Fellini e l'ombra
Salvatore Ruggiu - Manacu

Fellini e l'ombra

diElisabetta Baldisserotto

«Mi sembra di poter dire che Jung è stato forse uno dei più grandi incontri della mia vita. Credo che Jung sia un filosofo, uno scienziato veggente e che sia molto congeniale al tipo psicologico dell’artista. L’incontro con il suo mondo, con il suo pensiero, con la sua filosofia, con le sue visioni, con le sue interpretazioni è stato un incontro molto importante. Tutto quello che ho letto di lui mi ha immediatamente emozionato e commosso come se ritrovassi qualcosa che sapevo, qualche cosa che avevo dimenticato, e credo proprio che sia una visione della vita, della creatura umana». 

Queste parole di Federico Fellini, frutto di un’intervista rilasciata nel 1975 a Franco Valdobra, tornano nel documentario di Catherine McGilvray, Fellini e l’Ombra, presentato alla 78esima mostra del cinema di Venezia. 
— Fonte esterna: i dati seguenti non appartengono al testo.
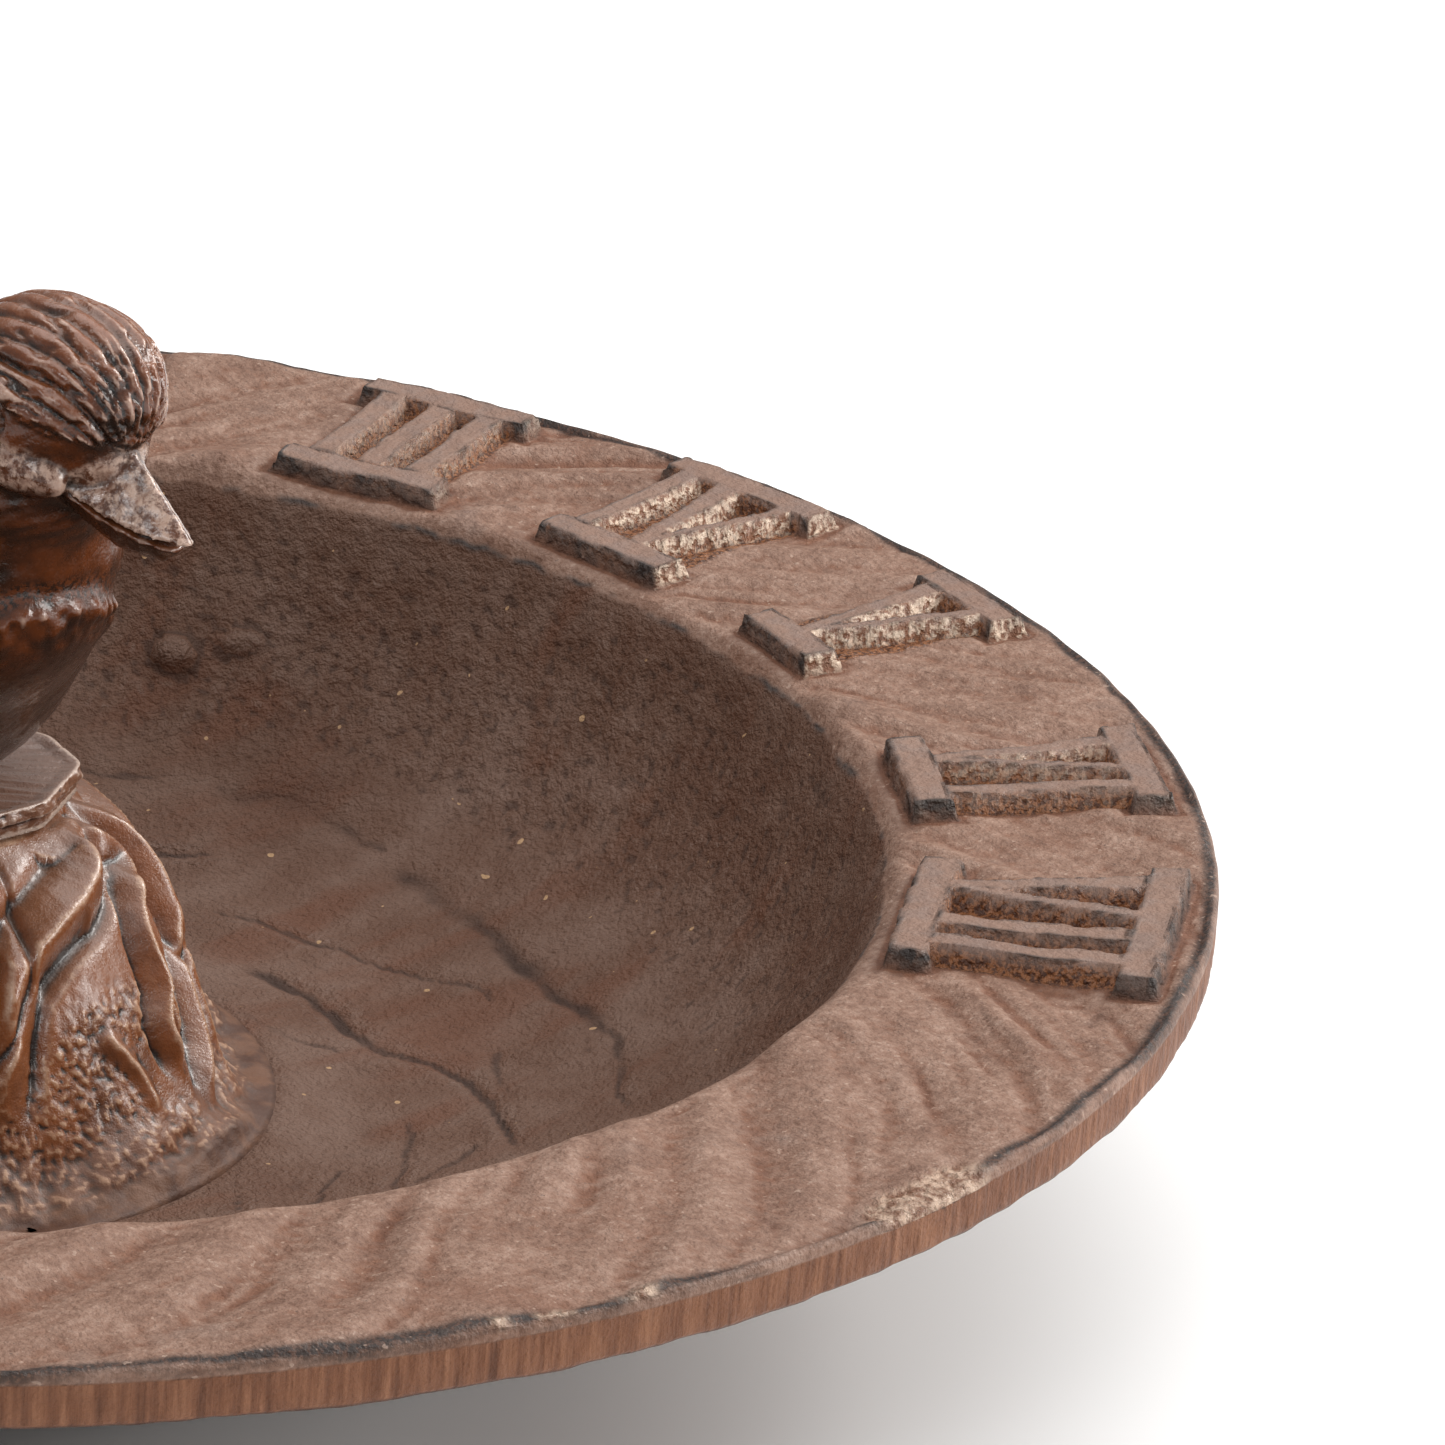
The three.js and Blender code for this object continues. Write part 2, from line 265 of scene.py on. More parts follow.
def convex(u, v, pts):
    """Signed distance, negative inside, to a convex outline."""
    pts = np.asarray(pts, float)
    area = np.sum(pts[:, 0] * np.roll(pts[:, 1], -1) - np.roll(pts[:, 0], -1) * pts[:, 1])
    if area < 0:
        pts = pts[::-1]
    d = np.full(u.shape, -1e9)
    for a, b in zip(pts, np.roll(pts, -1, 0)):
        e = b - a
        n = np.array([e[1], -e[0]]) / np.hypot(*e)
        d = np.maximum(d, (u - a[0]) * n[0] + (v - a[1]) * n[1])
    return d


def numeral_fields(x, y):
    """Signed distance to the numerals, and to the outlines that hold each numeral with the gaps between its strokes."""
    r, ang = np.hypot(x, y), np.degrees(np.arctan2(x, y))
    sd = np.full(x.shape, 9.0)
    hull = np.full(x.shape, 9.0)
    wob = 0.22 * noise(x / 3.1, y / 3.1, 4.0, 3) + 0.12 * noise(x / 1.3, y / 1.3, 1.0, 8)
    for text, cw, foot_w, head_w in HOURS:
        off = (ang - cw + 180) % 360 - 180
        half = max(foot_w, head_w) / 2
        near = (np.abs(off) < np.degrees((half + 5) / 105)) & (r > 103)
        if not near.any():
            continue
        a = np.radians(cw)
        xx, yy = x[near], y[near]
        u = xx * np.cos(a) - yy * np.sin(a)
        v = xx * np.sin(a) + yy * np.cos(a) - NUM_MID
        lines, units = strokes(text)
        h = (NUM_OUT - NUM_IN) / 2
        k = h - SERIF

        def width(w):
            return foot_w + (head_w - foot_w) * (w + h) / (2 * h)

        def bar(v0, v1, cut=0.0):
            return [(-width(v0) / 2 + cut, v0), (width(v0) / 2 - cut, v0), (width(v1) / 2 - cut, v1), (-width(v1) / 2 + cut, v1)]

        def across(q, w):
            return (q / units - 0.5) * (width(w) - 2.6)

        d = np.minimum(convex(u, v, bar(-h, -k)), convex(u, v, bar(k, h)))
        for foot, head, t0, t1 in lines:
            w = k + 0.6
            quad = [(across(foot - t0 / 2, -w), -w), (across(foot + t0 / 2, -w), -w), (across(head + t1 / 2, w), w), (across(head - t1 / 2, w), w)]
            d = np.minimum(d, convex(u, v, quad))
        sd[near] = np.minimum(sd[near], d)
        hull[near] = np.minimum(hull[near], convex(u, v, bar(-h, h, 1.3)))
    return sd + wob * (sd < 4), hull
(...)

Il documentario rievoca il percorso interiore del grande regista, entrato in contatto con il pensiero di Jung attraverso Ernst Bernhard, psicoanalista ebreo rifugiatosi a Roma nel 1936 per sfuggire alle persecuzioni razziali, che ha in cura intellettuali del calibro di Natalia Ginzburg, Adriano Olivetti, Giorgio Manganelli, Bianca Garufi e Cristina Campo.

Bernhard, fine psicologo “con una grande carica di tenerezza”, cultore delle mantiche ed esperto di tradizioni spirituali, intellettualmente stimolante, apre le porte dell’anima di Fellini, il quale inizia a esplorare i propri sogni, li disegna e ne fa materia della propria arte. 

Così la protagonista del film, la regista portoghese Claudia Oliveira de Teixeira (alter ego di Catherine McGilvray), a ogni tappa del suo pellegrinaggio nei luoghi felliniani (Rimini, Cinecittà, la casa di Bernhard), a ogni intervista con i personaggi che lo hanno conosciuto (Gianfranco Angelucci, Eleonora Trevi D’Agostino, Christian Gaillard) apre per noi una porta sull’anima del regista. Ci introduce dentro i suoi ricordi, dentro la malinconia che lo attanagliava, dentro i sogni e le fantasie che mettevano in moto il suo processo creativo. 

Si ferma, non a caso, di fronte a un’ultima porta: quella della stanza segreta di Jung nella torre di Bollingen, in Svizzera, a significare la necessità di arrestarsi sulla soglia di una quota di mistero non penetrabile, che va rispettata.

“Non afferrare, constatare l’aspetto misterioso, sfuggente delle cose, l’inaudito, l’inatteso» diceva Fellini «mi restituisce una gran pace, mi riempie la giornata, mi fa sentire la vita. Io non voglio capir tanto, mi sento deluso quando una cosa mi viene completamente spiegata, forse questo è uno dei miei aspetti infantili che può essere anche un limite. Però mi pare che Jung abbia visto questo aspetto anche come una ricchezza, una volta che è reso cosciente. Jung tenta di risvegliare anche qualità sopite, cioè l’intuizione, la percezione. Il grande pregio, la cosa meravigliosa di Jung è di tentare di avere consapevolezza degli aspetti irrazionali. Questo mi sembra il miracoloso equilibrio che dovrebbe restituire alla creatura umana una dimensione completa, integrata di se stessa». 

Ciò che Claudia scopre, infatti, tra le altre cose, è che per Fellini il sogno dice sempre la verità, controbilanciando così le menzogne che ci raccontiamo nella realtà.

Fellini e l’ombra è un film originale che mescola la fiction con l'animazione e il documentario, per sondare l'inconscio creativo di un genio visionario e farne affiorare simboli ricorrenti, ossessioni e fantasmi. Tra memoria e sogni, disegni e immagini cinematografiche, foto e backstage che mostrano il lato più segreto del grande regista, spezzoni del suo cinema, interviste e musiche di Nino Rota, il film incanta, commuove e fa risuonare le corde più intime della nostra psiche. Ci fa capire come il nostro mondo interno sia più vasto e ricco di quello che crediamo e che valga la pena esplorarlo per liberarne le energie creative. 


Catherine McGilvray, regista e sceneggiatrice, vive a Roma. Laureata in Lettere, si è diplomata al Centro Sperimentale di Cinematografia nel 1993. Ha esordito con il lungometraggio L'iguana, tratto dal romanzo di Anna Maria Ortese, in concorso al Torino Film Festival 2004. Oltre ai cortometraggi Parigi cambia Aspettando il treno, ha scritto e diretto diversi documentari in Francia e in Italia, tra cui Sono nato comunistaLos sin Voz e il premiato Il cuore dell'assassino.